Uma comédia que mostra a capacidade do ator Roberto Begnini de ganhar o público. Um belo trabalho.

8,0

Jim Jarmusch deu as caras no cenário independente do cinema americano em 1983, com Estranhos no Paraíso, que se tornou altamente cultuado e lhe abriu as portas para seu próximo longa, a idiossincrática comédia Daunbailó. Apesar destes dois filmes se divergirem bastante em tom, ambos apresentam uma marca clássica de Jarmusch, que são personagens marginalizados.

A estória é sobre dois sujeitos que, ao caírem numa armação da polícia, vão dividir uma cela juntos na prisão. Jack é um cafetão de baixa categoria que se envolve erroenamente num esquema de corrupção de menores, enquanto Zack é um ex-radialista que, expulso de casa pela namorada, aceita um serviço de transporte de um carro, sem saber que tinha uma pessoa no porta-malas; dois seres que vivem nos limites da sociedade, longe dos ideais do sonho americano. Muito além do nome, os dois se parecem tanto no jeito de ser que imediatamente se odeiam, como se olhassem num espelho e vissem tudo que há de condenável na sociedade, e que os botou na cadeia, à princípio. O clima pesado se alastra durante dias a semanas na prisão, que é marcante no começo da projeção (que, aliás, retrata Nova Orleans da mesma maneira que os protagonistas, uma cidade fria, suja e escura, longe dos shows de jazz e clima de desfile de costume), até a chegada do terceiro companheiro de cela, o franzino italiano Roberto.

Roberto Benigni, em começo de carreira, já retrata desde lá o mesmo tipo de personagem que o consagraria anos mais tarde, e transforma Roberto num divisor de águas no filme.

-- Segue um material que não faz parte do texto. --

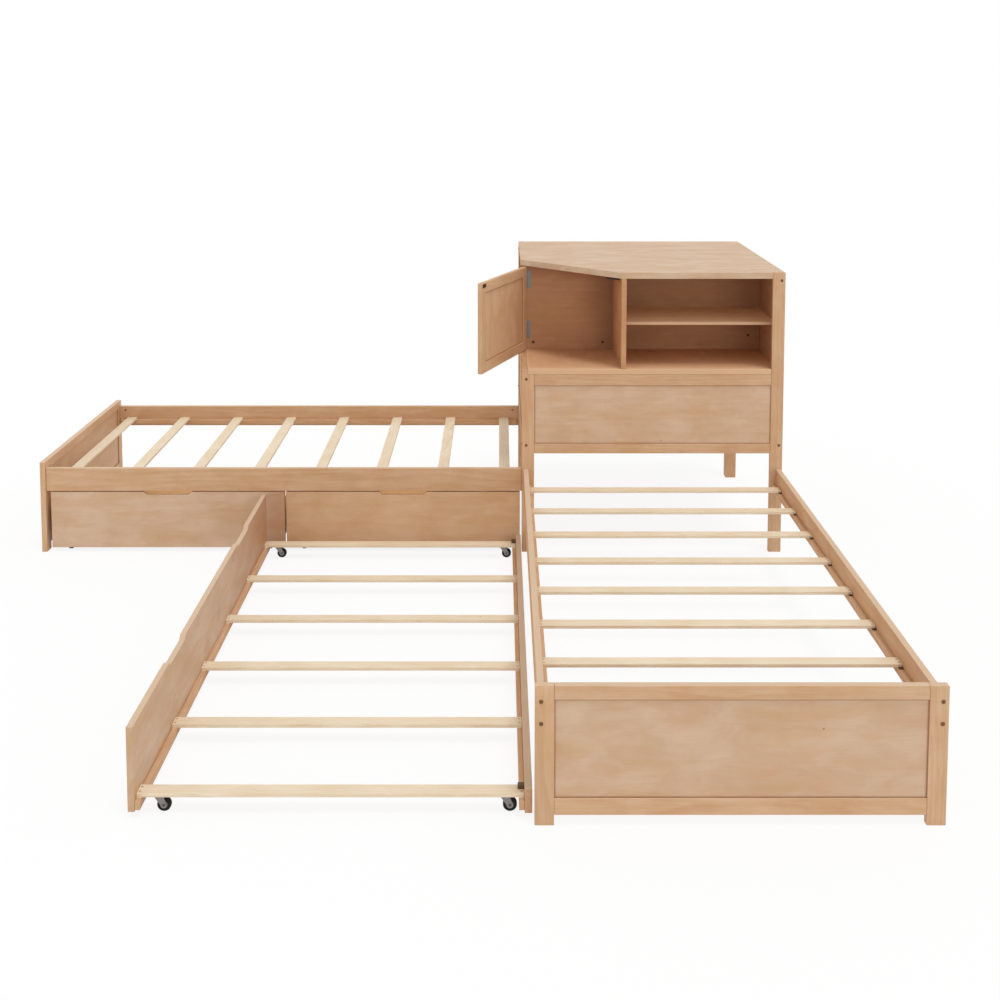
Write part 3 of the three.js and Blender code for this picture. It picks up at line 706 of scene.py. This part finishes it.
# Trundle: a tall veneered panel with two finger cut-outs on the outer side, and a low rail of
# solid timber on the inner side. The slats and ledgers between them carry the castors.
trundle_panel = timber("trundle_front_panel", "y", veneered, figure=0.14, mottle=0.55, fibre=0.18,
                       ring_width=0.024, ends=0.0)
# Painted shade: the trundle panel darkens towards its far end, under the bed. The panel and the inner
# rail carry a painted sheen on their tops.
trundle_middle, trundle_far_end = -0.55, 0.42
paint_shade_towards(trundle_panel, "Y", trundle_middle, trundle_far_end, colour(168, 108, 68),
               share=0.42)
dress("trundle_front_panel", paint_top_sheen(trundle_panel), rail_edge)
inner_rail = timber("trundle_inner_rail", "y", varnished, figure=0.26)
dress("trundle_inner_rail", paint_top_sheen(inner_rail), rail_edge)


# Drawers: a veneered front with a finger cut-out, screwed to a plain box of pale plywood that
# stands on two wheel axles.
plywood = {"pale": colour(247, 219, 174), "deep": colour(236, 200, 150), "edge": colour(226, 186, 134)}
near_trundle, at_trundle = -0.70, -0.50
for side in ("left", "right"):
    front = f"{side}_drawer_front"
    # The right drawer front's redder timber partly stands in for the warm shade on it.
    wood = redder(veneered) if front in red_boards else veneered
    material = timber(front, "x", wood, ends=0.0, **plain_veneer)
    if side == "left":
        # Painted shade: the left drawer front darkens towards the trundle panel.
        paint_shade_towards(material, "X", near_trundle, at_trundle, colour(168, 104, 62), share=0.4)
    dress(front, material, rail_edge)
    box = f"{side}_drawer_box"
    dress(box, timber(box, "x", plywood, figure=0.1, mottle=0.4, ends=0.0), board_edge)


# Frame bolts: bronzed button heads with a hexagon socket, drawn into barrel nuts that sit in
# the side rails. Two go through each post of a footboard and of a headboard.
def metal(name, shade, rough, metallic, scratches=900.0):
    """Plated metal or moulded plastic, with a fine unevenness in its tone and gloss."""
    dark_share, bright_share, least_bright = 0.75, 1.5, 0.02
    rubbed_reach, rubbed_share = 0.0008, 0.6
    uneven_gloss = 0.16
    scratch_relief, scratch_depth = 0.15, 0.0002
    material, tree = new_material(name)
    place = node(tree, "TexCoord").outputs["Object"]
    scratch = noise(tree, place, evenly, scratches, detail=3.0)
    dark = [c * dark_share for c in shade[:3]] + [1.0]
    bright = [min(1.0, c * bright_share + least_bright) for c in shade[:3]] + [1.0]
    worn = masked(tree, rubbed_edge, {"Place": place, "Reach": rubbed_reach})
    worn = times(tree, worn, rubbed_share)
    tone = blend(tree, worn, blend(tree, scratch, dark, shade), bright)
    roughness = plus(tree, rough - uneven_gloss / 2, times(tree, scratch, uneven_gloss))
    relief = bump(tree, scratch, scratch_relief, scratch_depth)
    surface = node(tree, "BsdfPrincipled", {"Base Color": tone, "Roughness": roughness,
                                            "Metallic": metallic, "Normal": relief})
    node(tree, "OutputMaterial", {"Surface": surface.outputs[0]})
    return material


def piece(name, bm, material, body):
    """A finished mesh becomes a piece of the scene that moves with its body."""
    made = bpy.data.objects.new(name, bpy.data.meshes.new(name))
    bmesh.ops.recalc_face_normals(bm, faces=bm.faces[:])
    bm.to_mesh(made.data)
    bm.free()
    bpy.context.scene.collection.objects.link(made)
    made.data.materials.append(material)
    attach(made, body)


def turned(bm, rings, where, outward, spin=0.0, steps=24):
    """A turned form on a face: rings of (radius, height, sides) from the rim to the middle,
    where 0 sides means round. It stands at a place and looks outward."""
    axis = Vector(outward).normalized()
    turn = axis.to_track_quat("Z", "Y").to_matrix().to_4x4()
    frame_of_head = Matrix.Translation(where) @ turn @ Matrix.Rotation(spin, 4, "Z")
    loops = []
    for radius, height, sides in rings:
        loop = []
        for step in range(steps):
            angle = math.tau * step / steps
            reach = radius
            if sides:
                half = math.pi / sides
                reach = radius * math.cos(half) / math.cos(angle % (2 * half) - half)
            point = Vector((reach * math.cos(angle), reach * math.sin(angle), height))
            loop.append(bm.verts.new(frame_of_head @ point))
        loops.append(loop)
    for outer, inner in zip(loops, loops[1:]):
        for step in range(steps):
            after = (step + 1) % steps
            bm.faces.new((outer[step], outer[after], inner[after], inner[step]))
    bm.faces.new(loops[-1])
    bm.faces.new(list(reversed(loops[0])))


bronze = metal("bronze_bolt", colour(132, 93, 50), rough=0.42, metallic=0.3)
bolt_head = [(0.0059, -0.0006, 0), (0.0059, 0.0002, 0), (0.0051, 0.0011, 0), (0.0036, 0.0016, 0),
             (0.0028, 0.0016, 6), (0.0026, 0.0005, 6)]
from_post_edge = 0.016
foot_bolt_heights = (0.332, 0.273)


def bolts(name, places, outward):
    bm = bmesh.new()
    for where in places:
        turned(bm, bolt_head, Vector(where), outward, spin=chance.uniform(0, 1))
    piece(name, bm, bronze, "frame")


foot_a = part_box("bed_a_footboard_left_post")[0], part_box("bed_a_footboard_right_post")[1]
foot_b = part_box("bed_b_footboard_left_post"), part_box("bed_b_footboard_right_post")
ends_a = foot_a[0].x + from_post_edge, foot_a[1].x - from_post_edge
ends_b = (min(box[0].y for box in foot_b) + from_post_edge,
          max(box[1].y for box in foot_b) - from_post_edge)
bolts("footboard_a_bolts", [(x, low.y, z) for x in ends_a for z in foot_bolt_heights], (0, -1, 0))
bolts("footboard_b_bolts", [(low.x, y, z) for y in ends_b for z in foot_bolt_heights], (-1, 0, 0))
near_bolt, far_bolt = 0.0175, 0.015
low_bolt, rail_bolt, top_bolt = 0.446, 0.719, 1.122
head_places = [(head_face + near_bolt, low_bolt), (head_face + near_bolt, rail_bolt),
               (high.x - far_bolt, low_bolt), (high.x - far_bolt, top_bolt)]
bolts("headboard_a_bolts", [(along, head_face, z) for along, z in head_places], (0, -1, 0))
bolts("headboard_b_bolts", [(head_face, along, z) for along, z in head_places], (-1, 0, 0))


# Barrel nuts: slotted steel nuts let into the inner faces of the side rails, near each end,
# where the frame bolts screw into them.
barrel_nut = [(0.005, -0.0004, 0), (0.005, 0.0002, 0), (0.0046, 0.0006, 0), (0.0012, 0.0006, 4),
              (0.0011, 0.0001, 4)]
from_rail_end = 0.028
nut_height = 0.330
bed_middle = (head_face + high.x) / 2
bm = bmesh.new()
for rail, axis in (("bed_a_left_side_rail", 0), ("bed_a_right_side_rail", 0),
                   ("bed_b_left_side_rail", 1), ("bed_b_right_side_rail", 1)):
    box_low, box_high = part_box(rail)
    inward = 1 if (box_low[axis] + box_high[axis]) / 2 < bed_middle else -1
    run = 1 - axis
    for end in (box_low[run] + from_rail_end, box_high[run] - from_rail_end):
        where, outward = Vector((0, 0, nut_height)), Vector((0, 0, 0))
        where[axis] = box_high[axis] if inward > 0 else box_low[axis]
        where[run] = end
        outward[axis] = inward
        turned(bm, barrel_nut, where, outward, spin=chance.uniform(0, 1))
piece("side_rail_barrel_nuts", bm, bronze, "frame")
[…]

O tagarela e por vezes irritante italiano logo se transforma num ser que tanto Jack quanto Zack podem odiar mutuamente, mas sua simpatia aos poucos o aproxima dos dois. Sendo o único lá a realmente pagar por um crime (um homicídio que, à melhor maneira de Chaves, foi 'sem querer querendo'), Roberto adiciona um humor tão inconsequente e inocente que muda todos os rumos da projeção. Para começar, o cenário muda, já que ele arranja um jeito de fugir da prisão (uma fuga que nunca é mostrada, o que acaba tendo um resultado muito mais positivo que caso fosse inventado uma maneira mirabolante de escapar), e agora os três amigos - na definição de Roberto - estão à solta no meio de um enorme pântano, sempre a correr. Essa segunda parte do filme apresenta-se de uma maneira bem mais leve e descontraída, a fotografia fica mais clara, as cenas têm menor duração e o ritmo é mais acelerado.

Mas enganam-se eles achando que estão livres. Simplesmente mudaram de prisão (inclusive, a cabana em que eles passam a primeira noite é quase idêntica à antiga cela). Perdidos no meio do nada, sem saber para onde ir, a aliança dos três parece estar sempre à beira do colapso, e por diversas vezes chega a acabar, mas eles sempre voltam, centrados na figura de Roberto. Este, aliás, torna-se o personagem mais interessante do longa. Perdido numa cultura estranha, ele é um personagem em desespero, e o mais marginalizado de todos. Falando apenas o inglês mais básico, a língua é um constante problema, que o faz andar com um caderno de notas com piadinhas para tentar se socializar; durante uma discussão sobre gritos na prisão, ele lança um verso: "i scream, you scream, we all scream, for ice cream" ("eu grito, você grita, todos gritamos por sorvete") que, de tão ingênuo, acaba conquistando os dois companheiros, e vira uma espécie de hino-desabafo na cadeia. Pode-se notar também sua aparente tristeza e decepção quando é deixado para trás por Jack e Zack, e fica preso entre um rio (que não pode atravessar por não saber nadar) e os latidos de cães se aproximando (sua maior fobia), o que prova a escolha acertada de Benigni, que vai bem além de servir como um alívio cômico caricato. Ainda assim, ele prova ser o mais capaz dos três, já que sempre procura fazer todos ficarem unidos, e é ele quem acha a saída da cadeia, caça e assa comida à noite (numa cena hilária, totalmente improvisada pelo ator), e consegue um abrigo com uma italiana, que logo vira sua esposa (na verdade, esposa do Benigni na vida real, o que fica óbvio devido à afinidade dos dois na cena de dança). Jack e Zack não são propriamente atores - John Lurie, que interpreta Jack, já havia trabalhado em Estranhos no Paraíso - e sim compositores (eles que compõem a bela trilha sonora do filme), mas isto não atrapalha o trabalho deles, que retratam bem as divergências dos dois até o final do filme.

A fotografia de Robbie Müller (que fotografou Paris, Texas) também é um show à parte. Sempre trabalhando com um chiaroscuro de bastante contraste, dá o tom certo ao filme apenas mexendo nas variações de brilho (ao fim da projeção, está tudo tão claro que parece ter vazado luz no filme). Sempre trabalhando com um humor calmo, constituído de longas tomadas (herança de Jacques Tati, talvez?), é certamente o filme mais engraçado do diretor. Aliás, a brincadeira com o título original, 'Down by Law', que em português virou 'Daunbailó', entra bem no clima do filme, e parece ter sido criada de encomenda pelo próprio diretor. Estranhos no Paraíso pode até ser considerado um filme mais importante, de vanguarda, marco zero e tal, mas foi com Daunbailó que Jarmusch se firmou de vez no novo cinema independente americano.